The property market is a ladder. If first time buyers cannot get onto the first rung, those above them cannot sell their houses to them and, themselves, move up to bigger houses and so on and so forth.
And why are there so few first-time buyers? Well, it’s a combination of lenders caution in choosing suitable borrowers and the fact that first-time buyers have not saved the rather hefty deposits (on average 21% of the price) now required.
And why should first-time buyers have saved? After all, for many, many years, no deposit was required, at all. So it is not their fault but just a ghastly fact of current life.
Having said that, one positive aspect about living in the Far North is that first-time buyer homes can be exceedingly cheap, and thus affordable, by UK standards, particularly now. Even so, few are buying due to the deposit problem.

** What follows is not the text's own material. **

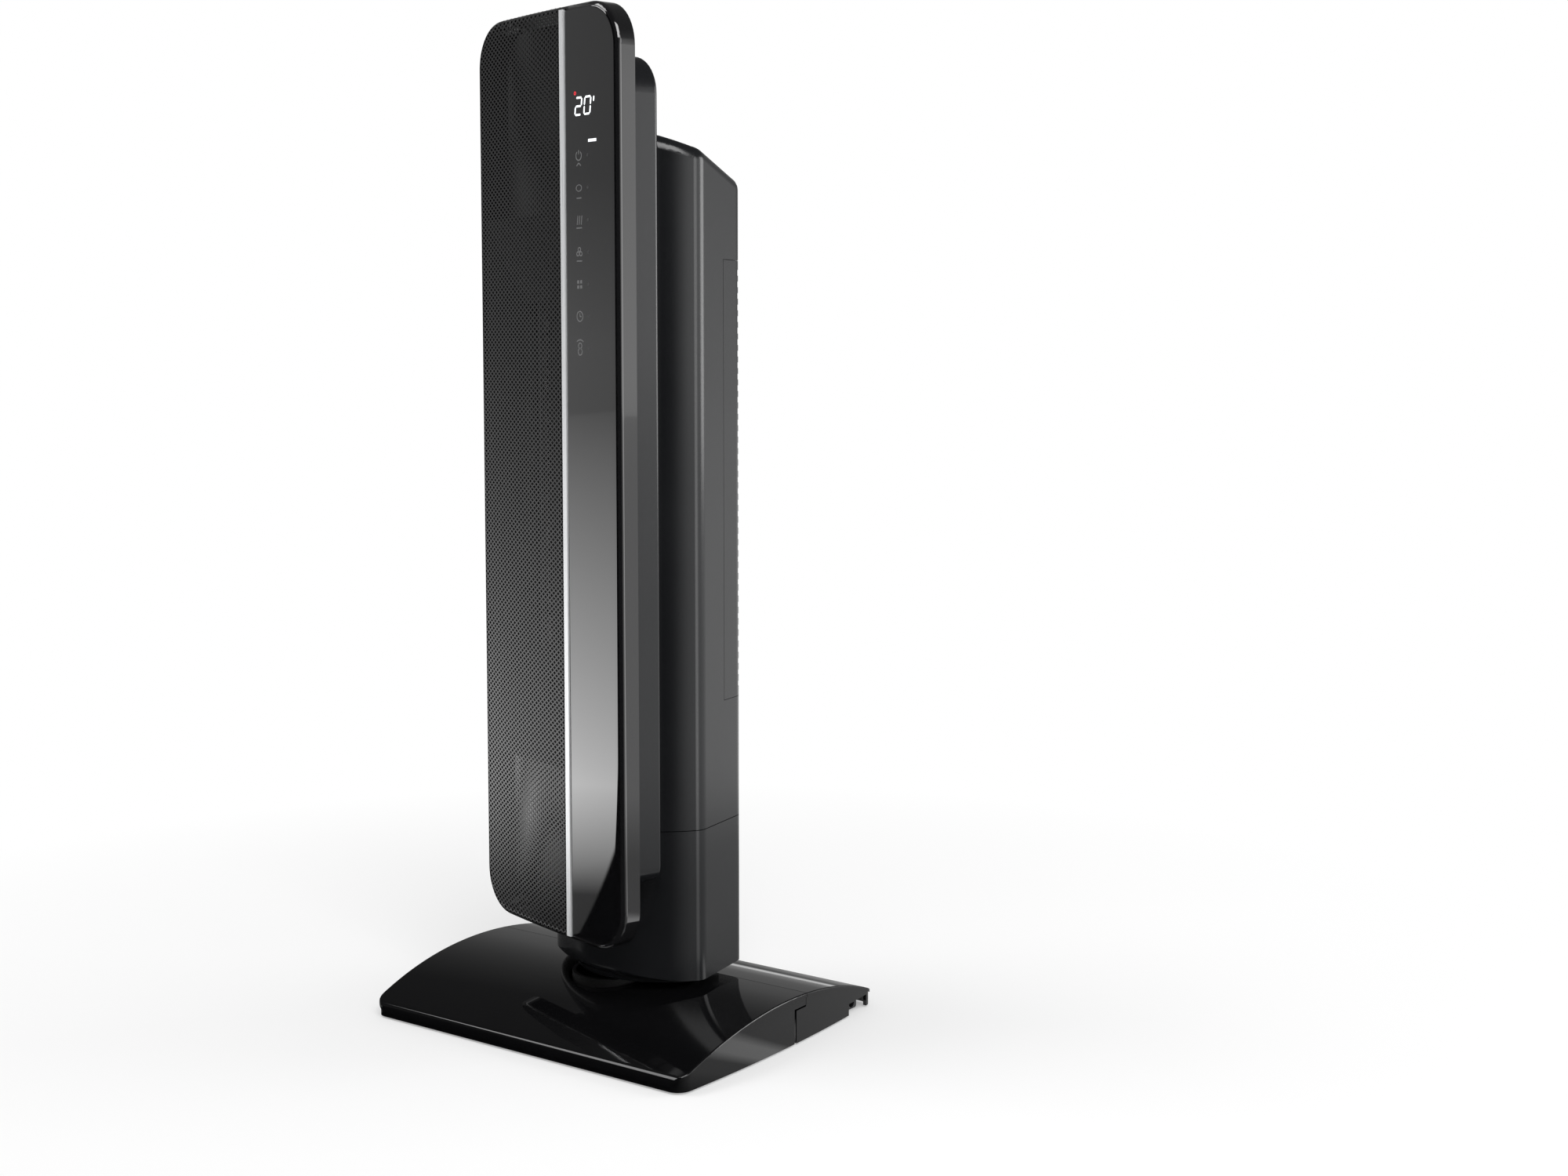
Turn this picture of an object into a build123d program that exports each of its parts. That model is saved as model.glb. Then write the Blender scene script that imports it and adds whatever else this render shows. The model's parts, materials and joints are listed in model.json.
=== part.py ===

It always makes me cringe when I hear politicians harping on about how banks should lend more. Such rhetoric is, essentially, hypocritical. At the same time that they are making these comments, the banking authorities are leaning on the banks to put away more and more money into their reserves. Banks cannot put money away for a rainy day and lend it at the same time. I suppose there will be some MPs who are ignorant of this reality but there is no excuse for that now.
And there is good reason for the banks to save. When the euro crashes (and my opinion is that it is when, rather than if) the banks will need every bit of their reserves to survive the losses that they are going to make from their lending to Eurozone countries that go bankrupt.
We had an upwards blip in interest and sales in the spring and my heart did jump, thinking that the market was picking up. Unfortunately, that activity just faded away. Since then sales, in Caithness and Sutherland, have limped along at a very low level.
And, sadly, with this low level of activity comes another upsetting feature. Lower prices.
It is quite clear that prices are falling. When you are sitting with a relatively high percentage mortgage and you need to buy another house, reducing your price is not a luxury that you can probably afford and it is a wonder to you that others can do so.
Part of the property market, however, consists of sellers who are not so price sensitive, such as the Executors of the estates of those who have died and lenders who have called up their mortgage. They are, relatively, happy to accept lower prices. The few buyers that are out there are looking for bargains and it is these sellers who are selling to them and, thus, influencing prices.
The Halifax calculate that in Scotland, since 2008, prices have dropped by 16%. My personal opinion is that Caithness and Sutherland have suffered worse price falls than the national average.
So what of 2012?
Awful to say but, in my view, more of the same. There are no hopeful signs on the horizon that I can detect. There are, however, many threats and the Eurozone failure is the greatest one of all. When it goes, prices will dip even further and loans will become even scarcer.
So, what is my advice for sellers? Unless you have to, don’t sell. Even if you are in negative equity, providing that you can continue to pay the mortgage, you have a roof over your head. If you have to sell, keep your price keen. Lenders are getting used to the idea that houses sell below the amount they have lent and, in my experience, they are willing to transform the shortfall into a personal loan. In certain circumstances, a buyer, any buyer, is better than no buyer at all!